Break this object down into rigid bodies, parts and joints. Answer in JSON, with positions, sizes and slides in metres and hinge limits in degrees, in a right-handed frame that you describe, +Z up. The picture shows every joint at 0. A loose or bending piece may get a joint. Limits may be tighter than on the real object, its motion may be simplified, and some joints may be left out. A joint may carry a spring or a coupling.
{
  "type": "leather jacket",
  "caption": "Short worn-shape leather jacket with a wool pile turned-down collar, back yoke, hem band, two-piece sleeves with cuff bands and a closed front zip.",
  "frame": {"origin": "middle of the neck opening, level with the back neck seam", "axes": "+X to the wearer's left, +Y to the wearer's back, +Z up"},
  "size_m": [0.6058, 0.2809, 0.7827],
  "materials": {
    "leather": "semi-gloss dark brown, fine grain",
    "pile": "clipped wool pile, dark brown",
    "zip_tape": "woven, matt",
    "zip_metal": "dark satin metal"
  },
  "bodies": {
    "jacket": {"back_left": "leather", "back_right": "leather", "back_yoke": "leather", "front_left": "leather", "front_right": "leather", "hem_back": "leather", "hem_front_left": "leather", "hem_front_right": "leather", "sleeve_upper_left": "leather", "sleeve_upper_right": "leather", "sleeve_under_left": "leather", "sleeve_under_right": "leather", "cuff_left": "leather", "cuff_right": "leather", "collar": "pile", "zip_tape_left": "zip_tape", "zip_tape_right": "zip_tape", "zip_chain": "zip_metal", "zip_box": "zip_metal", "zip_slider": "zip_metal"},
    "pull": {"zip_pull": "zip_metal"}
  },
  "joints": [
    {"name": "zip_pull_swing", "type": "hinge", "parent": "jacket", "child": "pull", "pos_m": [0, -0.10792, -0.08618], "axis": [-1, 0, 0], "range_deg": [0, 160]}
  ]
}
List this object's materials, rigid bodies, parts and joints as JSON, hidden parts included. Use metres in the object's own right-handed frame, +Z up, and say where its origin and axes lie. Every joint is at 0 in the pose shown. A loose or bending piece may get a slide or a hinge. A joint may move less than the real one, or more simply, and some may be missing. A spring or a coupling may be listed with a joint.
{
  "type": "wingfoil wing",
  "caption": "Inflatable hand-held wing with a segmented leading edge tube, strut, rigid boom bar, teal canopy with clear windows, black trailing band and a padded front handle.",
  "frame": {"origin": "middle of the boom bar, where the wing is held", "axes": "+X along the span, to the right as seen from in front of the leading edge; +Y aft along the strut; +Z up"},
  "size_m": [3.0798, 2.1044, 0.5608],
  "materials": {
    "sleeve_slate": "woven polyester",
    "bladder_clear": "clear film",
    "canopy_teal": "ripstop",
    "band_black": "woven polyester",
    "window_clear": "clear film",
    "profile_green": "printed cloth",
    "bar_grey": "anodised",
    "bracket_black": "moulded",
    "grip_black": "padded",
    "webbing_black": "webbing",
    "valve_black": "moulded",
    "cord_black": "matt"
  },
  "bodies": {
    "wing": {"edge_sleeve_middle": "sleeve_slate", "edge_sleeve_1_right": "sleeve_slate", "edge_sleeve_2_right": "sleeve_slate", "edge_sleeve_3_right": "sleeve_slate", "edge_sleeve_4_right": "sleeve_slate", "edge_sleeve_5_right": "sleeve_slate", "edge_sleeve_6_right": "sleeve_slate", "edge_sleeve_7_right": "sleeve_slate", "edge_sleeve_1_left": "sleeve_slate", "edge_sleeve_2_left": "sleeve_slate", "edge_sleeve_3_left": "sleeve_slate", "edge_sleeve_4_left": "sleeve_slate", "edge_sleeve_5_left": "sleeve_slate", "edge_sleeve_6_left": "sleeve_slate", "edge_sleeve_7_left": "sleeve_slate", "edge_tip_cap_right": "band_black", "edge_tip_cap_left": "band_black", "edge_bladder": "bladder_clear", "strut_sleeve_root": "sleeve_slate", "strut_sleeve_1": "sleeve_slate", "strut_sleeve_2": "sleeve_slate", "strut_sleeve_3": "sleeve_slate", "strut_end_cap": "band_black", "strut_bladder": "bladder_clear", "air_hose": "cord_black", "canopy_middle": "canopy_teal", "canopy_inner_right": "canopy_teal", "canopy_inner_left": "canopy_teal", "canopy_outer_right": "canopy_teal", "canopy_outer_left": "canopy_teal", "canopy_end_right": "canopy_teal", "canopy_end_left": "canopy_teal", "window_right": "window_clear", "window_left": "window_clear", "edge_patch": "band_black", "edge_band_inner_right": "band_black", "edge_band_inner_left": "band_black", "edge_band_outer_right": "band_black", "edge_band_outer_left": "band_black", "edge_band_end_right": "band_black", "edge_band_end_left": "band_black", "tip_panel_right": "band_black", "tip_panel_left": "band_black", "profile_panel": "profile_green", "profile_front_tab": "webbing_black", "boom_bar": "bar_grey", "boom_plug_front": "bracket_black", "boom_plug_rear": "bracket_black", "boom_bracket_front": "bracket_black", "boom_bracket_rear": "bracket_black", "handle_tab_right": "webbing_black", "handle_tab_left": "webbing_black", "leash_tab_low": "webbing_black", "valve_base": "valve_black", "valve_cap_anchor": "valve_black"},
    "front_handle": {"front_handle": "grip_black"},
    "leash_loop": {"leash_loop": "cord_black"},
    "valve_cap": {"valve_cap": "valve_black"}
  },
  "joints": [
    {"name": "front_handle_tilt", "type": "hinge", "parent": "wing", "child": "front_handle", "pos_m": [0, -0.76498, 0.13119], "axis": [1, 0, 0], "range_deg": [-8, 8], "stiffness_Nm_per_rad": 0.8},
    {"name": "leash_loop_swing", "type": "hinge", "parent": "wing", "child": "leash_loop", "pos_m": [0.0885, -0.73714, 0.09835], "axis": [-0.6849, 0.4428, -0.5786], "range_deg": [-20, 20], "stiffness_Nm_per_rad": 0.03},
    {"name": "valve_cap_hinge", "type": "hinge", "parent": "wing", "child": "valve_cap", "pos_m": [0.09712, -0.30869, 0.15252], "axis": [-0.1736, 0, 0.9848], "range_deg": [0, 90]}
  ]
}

== == ==

The entries above must be returned exactly.

Break this object down into rigid bodies, parts and joints. Answer in JSON, with positions, sizes and slides in metres and hinge limits in degrees, in a right-handed frame that you describe, +Z up. The picture shows every joint at 0. A loose or bending piece may get a joint. Limits may be tighter than on the real object, its motion may be simplified, and some joints may be left out. A joint may carry a spring or a coupling.
{
  "type": "leather jacket",
  "caption": "Short worn-shape leather jacket with a wool pile turned-down collar, back yoke, hem band, two-piece sleeves with cuff bands and a closed front zip.",
  "frame": {"origin": "middle of the neck opening, level with the back neck seam", "axes": "+X to the wearer's left, +Y to the wearer's back, +Z up"},
  "size_m": [0.6058, 0.2809, 0.7827],
  "materials": {
    "leather": "semi-gloss dark brown, fine grain",
    "pile": "clipped wool pile, dark brown",
    "zip_tape": "woven, matt",
    "zip_metal": "dark satin metal"
  },
  "bodies": {
    "jacket": {"back_left": "leather", "back_right": "leather", "back_yoke": "leather", "front_left": "leather", "front_right": "leather", "hem_back": "leather", "hem_front_left": "leather", "hem_front_right": "leather", "sleeve_upper_left": "leather", "sleeve_upper_right": "leather", "sleeve_under_left": "leather", "sleeve_under_right": "leather", "cuff_left": "leather", "cuff_right": "leather", "collar": "pile", "zip_tape_left": "zip_tape", "zip_tape_right": "zip_tape", "zip_chain": "zip_metal", "zip_box": "zip_metal", "zip_slider": "zip_metal"},
    "pull": {"zip_pull": "zip_metal"}
  },
  "joints": [
    {"name": "zip_pull_swing", "type": "hinge", "parent": "jacket", "child": "pull", "pos_m": [0, -0.10792, -0.08618], "axis": [-1, 0, 0], "range_deg": [0, 160]}
  ]
}
List this object's materials, rigid bodies, parts and joints as JSON, hidden parts included. Use metres in the object's own right-handed frame, +Z up, and say where its origin and axes lie. Every joint is at 0 in the pose shown. A loose or bending piece may get a slide or a hinge. A joint may move less than the real one, or more simply, and some may be missing. A spring or a coupling may be listed with a joint.
{
  "type": "wingfoil wing",
  "caption": "Inflatable hand-held wing with a segmented leading edge tube, strut, rigid boom bar, teal canopy with clear windows, black trailing band and a padded front handle.",
  "frame": {"origin": "middle of the boom bar, where the wing is held", "axes": "+X along the span, to the right as seen from in front of the leading edge; +Y aft along the strut; +Z up"},
  "size_m": [3.0798, 2.1044, 0.5608],
  "materials": {
    "sleeve_slate": "woven polyester",
    "bladder_clear": "clear film",
    "canopy_teal": "ripstop",
    "band_black": "woven polyester",
    "window_clear": "clear film",
    "profile_green": "printed cloth",
    "bar_grey": "anodised",
    "bracket_black": "moulded",
    "grip_black": "padded",
    "webbing_black": "webbing",
    "valve_black": "moulded",
    "cord_black": "matt"
  },
  "bodies": {
    "wing": {"edge_sleeve_middle": "sleeve_slate", "edge_sleeve_1_right": "sleeve_slate", "edge_sleeve_2_right": "sleeve_slate", "edge_sleeve_3_right": "sleeve_slate", "edge_sleeve_4_right": "sleeve_slate", "edge_sleeve_5_right": "sleeve_slate", "edge_sleeve_6_right": "sleeve_slate", "edge_sleeve_7_right": "sleeve_slate", "edge_sleeve_1_left": "sleeve_slate", "edge_sleeve_2_left": "sleeve_slate", "edge_sleeve_3_left": "sleeve_slate", "edge_sleeve_4_left": "sleeve_slate", "edge_sleeve_5_left": "sleeve_slate", "edge_sleeve_6_left": "sleeve_slate", "edge_sleeve_7_left": "sleeve_slate", "edge_tip_cap_right": "band_black", "edge_tip_cap_left": "band_black", "edge_bladder": "bladder_clear", "strut_sleeve_root": "sleeve_slate", "strut_sleeve_1": "sleeve_slate", "strut_sleeve_2": "sleeve_slate", "strut_sleeve_3": "sleeve_slate", "strut_end_cap": "band_black", "strut_bladder": "bladder_clear", "air_hose": "cord_black", "canopy_middle": "canopy_teal", "canopy_inner_right": "canopy_teal", "canopy_inner_left": "canopy_teal", "canopy_outer_right": "canopy_teal", "canopy_outer_left": "canopy_teal", "canopy_end_right": "canopy_teal", "canopy_end_left": "canopy_teal", "window_right": "window_clear", "window_left": "window_clear", "edge_patch": "band_black", "edge_band_inner_right": "band_black", "edge_band_inner_left": "band_black", "edge_band_outer_right": "band_black", "edge_band_outer_left": "band_black", "edge_band_end_right": "band_black", "edge_band_end_left": "band_black", "tip_panel_right": "band_black", "tip_panel_left": "band_black", "profile_panel": "profile_green", "profile_front_tab": "webbing_black", "boom_bar": "bar_grey", "boom_plug_front": "bracket_black", "boom_plug_rear": "bracket_black", "boom_bracket_front": "bracket_black", "boom_bracket_rear": "bracket_black", "handle_tab_right": "webbing_black", "handle_tab_left": "webbing_black", "leash_tab_low": "webbing_black", "valve_base": "valve_black", "valve_cap_anchor": "valve_black"},
    "front_handle": {"front_handle": "grip_black"},
    "leash_loop": {"leash_loop": "cord_black"},
    "valve_cap": {"valve_cap": "valve_black"}
  },
  "joints": [
    {"name": "front_handle_tilt", "type": "hinge", "parent": "wing", "child": "front_handle", "pos_m": [0, -0.76498, 0.13119], "axis": [1, 0, 0], "range_deg": [-8, 8], "stiffness_Nm_per_rad": 0.8},
    {"name": "leash_loop_swing", "type": "hinge", "parent": "wing", "child": "leash_loop", "pos_m": [0.0885, -0.73714, 0.09835], "axis": [-0.6849, 0.4428, -0.5786], "range_deg": [-20, 20], "stiffness_Nm_per_rad": 0.03},
    {"name": "valve_cap_hinge", "type": "hinge", "parent": "wing", "child": "valve_cap", "pos_m": [0.09712, -0.30869, 0.15252], "axis": [-0.1736, 0, 0.9848], "range_deg": [0, 90]}
  ]
}